É provável que Alexandre Bley, agora ex-presidente do Conselho Regional de Medicina (CRM) do Paraná venha a ser execrado por muita gente. Bley renunciou dizendo que não poderia assinar os registros dos profissionais estrangeiros que o governo federal está trazendo para o país. Não concorda com o sistema e com o fato de eles virem sem fazer o exame de revalidação que ele considera justo.
Como outros médicos já se comportaram de forma estúpida, inclusive xingando cubanos que vieram ao Brasil e os chamando de escravos, todo médico que agora se opõe ao programa do governo federal corre o risco de ser chamado de racista ou coisa parecida. Em alguns casos, faz sentido. Em outros, não. Bley pode estar agindo pelos motivos errados. Mas o discurso dele tem coerência e merece ser ouvido.
Os médicos formam uma aristocracia no país. Têm um poder que não é compatível com a democracia: barram novos cursos, fazem uma reserva absurda de mercado para eles mesmos e se comportam como se não houvesse um grave problema de saúde pública a ser resolvido. Se negam, em geral, a admitir que há falta de médicos em boa parte do país. Negam o óbvio.

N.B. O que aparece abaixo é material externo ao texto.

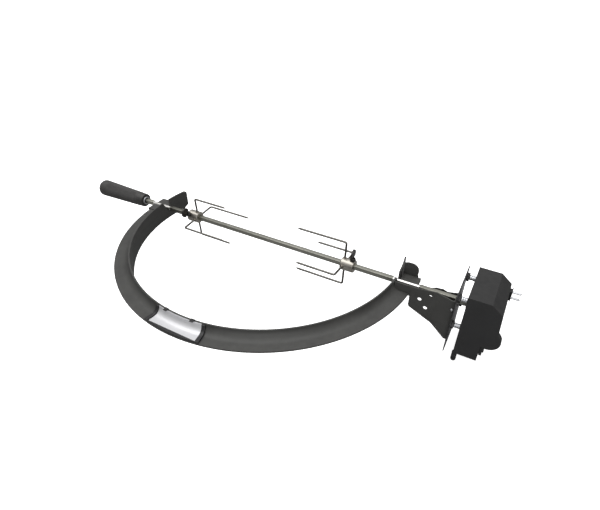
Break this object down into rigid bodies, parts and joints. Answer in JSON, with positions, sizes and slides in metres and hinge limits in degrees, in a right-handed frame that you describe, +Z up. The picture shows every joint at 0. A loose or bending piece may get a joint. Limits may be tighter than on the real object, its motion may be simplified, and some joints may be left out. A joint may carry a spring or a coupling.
{
  "type": "grill rotisserie kit",
  "caption": "Half ring for a round charcoal grill with a motor-driven square spit, two sliding meat forks, a grip, a heat shield and a boxed gear motor.",
  "frame": {"origin": "centre of the half ring, on the spit's axis", "axes": "+X along the spit towards the motor, +Y towards the back of the grill, +Z up"},
  "size_m": [0.8751, 0.3318, 0.1366],
  "materials": {
    "ring_paint": "satin black powder coat",
    "stainless": "drawn stainless bar",
    "zinc": "zinc plated",
    "nameplate_metal": "fine brushed, pale",
    "black_steel": "black oxide and black paint",
    "motor_plastic": "fine spark-textured black",
    "grip_plastic": "ribbed heat-proof black",
    "switch_plastic": "smooth black",
    "nylon": "moulded natural nylon",
    "copper": "enamelled winding wire",
    "laminations": "stacked sheet edges"
  },
  "bodies": {
    "ring_and_motor": {"half_ring": "ring_paint", "nameplate": "nameplate_metal", "nameplate_frame": "black_steel", "nameplate_clip_left": "black_steel", "nameplate_clip_right": "black_steel", "left_saddle": "ring_paint", "right_saddle": "ring_paint", "right_end_plate": "ring_paint", "right_rear_ear": "ring_paint", "bracket_front_plate": "ring_paint", "bracket_rear_plate": "ring_paint", "bracket_screw_front_upper": "zinc", "bracket_screw_front_lower": "zinc", "bracket_screw_rear": "zinc", "bracket_lip_screw": "zinc", "heat_shield": "zinc", "shield_nut_front_upper": "black_steel", "shield_nut_front_lower": "black_steel", "shield_nut_rear_upper": "black_steel", "shield_nut_rear_lower": "black_steel", "motor_spacer_front_upper": "zinc", "motor_spacer_front_lower": "zinc", "motor_spacer_rear_upper": "zinc", "motor_spacer_rear_lower": "zinc", "motor_housing": "motor_plastic", "motor_base_plate": "black_steel", "locating_peg": "black_steel", "mains_inlet": "switch_plastic", "inlet_pin_lower": "zinc", "inlet_pin_upper": "zinc", "switch_bezel": "motor_plastic", "gearbox_plate": "zinc", "stator_core": "laminations", "stator_coil": "copper", "idler_axle": "stainless"},
    "spit": {"spit_rod": "stainless", "spit_grip": "grip_plastic", "grip_ferrule": "zinc"},
    "left_fork": {"left_fork_hub": "stainless", "left_tine_top": "stainless", "left_tine_front": "stainless", "left_tine_bottom": "stainless", "left_tine_rear": "stainless"},
    "right_fork": {"right_fork_hub": "stainless", "right_tine_top": "stainless", "right_tine_front": "stainless", "right_tine_bottom": "stainless", "right_tine_rear": "stainless"},
    "left_fork_screw": {"left_thumb_screw": "zinc"},
    "right_fork_screw": {"right_thumb_screw": "zinc"},
    "output_drive": {"drive_socket": "stainless", "output_gear": "nylon"},
    "idler": {"idler_gear": "nylon"},
    "rotor": {"motor_rotor": "laminations"},
    "rocker": {"switch_rocker": "switch_plastic"}
  },
  "joints": [
    {"name": "spit_spin", "type": "hinge", "parent": "ring_and_motor", "child": "spit", "pos_m": [0, 0, 0], "axis": [1, 0, 0], "continuous": true},
    {"name": "output_spin", "type": "hinge", "parent": "ring_and_motor", "child": "output_drive", "pos_m": [0.372, 0, 0], "axis": [1, 0, 0], "continuous": true},
    {"name": "idler_spin", "type": "hinge", "parent": "ring_and_motor", "child": "idler", "pos_m": [0.376, 0, -0.03], "axis": [1, 0, 0], "continuous": true},
    {"name": "rotor_spin", "type": "hinge", "parent": "ring_and_motor", "child": "rotor", "pos_m": [0.39, 0.008, -0.04833], "axis": [1, 0, 0], "continuous": true},
    {"name": "left_fork_slide", "type": "slide", "parent": "spit", "child": "left_fork", "axis": [1, 0, 0], "range_m": [-0.045, 0.04]},
    {"name": "right_fork_slide", "type": "slide", "parent": "spit", "child": "right_fork", "axis": [1, 0, 0], "range_m": [-0.09, 0.06]},
    {"name": "left_screw_turn", "type": "hinge", "parent": "left_fork", "child": "left_fork_screw", "pos_m": [-0.1854, -0.00933, 0.00755], "axis": [0, -0.7771, 0.6293], "range_deg": [0, 720]},
    {"name": "right_screw_turn", "type": "hinge", "parent": "right_fork", "child": "right_fork_screw", "pos_m": [0.1685, 0, 0.012], "axis": [0, 0, 1], "range_deg": [0, 720]},
    {"name": "switch_rock", "type": "hinge", "parent": "ring_and_motor", "child": "rocker", "pos_m": [0.4026, -0.03, -0.053], "axis": [0, 1, 0], "range_deg": [0, 12]}
  ],
  "couplings": [
    {"joint": "output_spin", "follows": "spit_spin", "ratio": 1},
    {"joint": "idler_spin", "follows": "spit_spin", "ratio": -4},
    {"joint": "rotor_spin", "follows": "spit_spin", "ratio": 16}
  ]
}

Mas isso não tira o direito de qualquer pessoa de contestar as ações do governo. Ainda mais quando realmente parece que elas carecem de legitimidade e de bom senso. Os profissionais de fora estão sendo trazidos na base do pegar ou pegar. Mal são testados, como se o simples fato de haver medicina boa em Cuba garantisse a qualidade de absolutamente todos os profissionais de lá. Por essa lógica, todos os russos seriam bons ginastas e todos os brasileiros saberiam jogar futebol.
Bley pode estar errado. Mas qualquer democracia decente deve dar aos seus cidadãos o direito de contestar. Neste caso, nem se trata de desobediência civil: ele poderia, mesmo no cargo, se negar alegando que considera a lei errada. Mas fez menos, se afastou. Quem discordar dele que se manifeste. Ele fez o mesmo. E tem direito.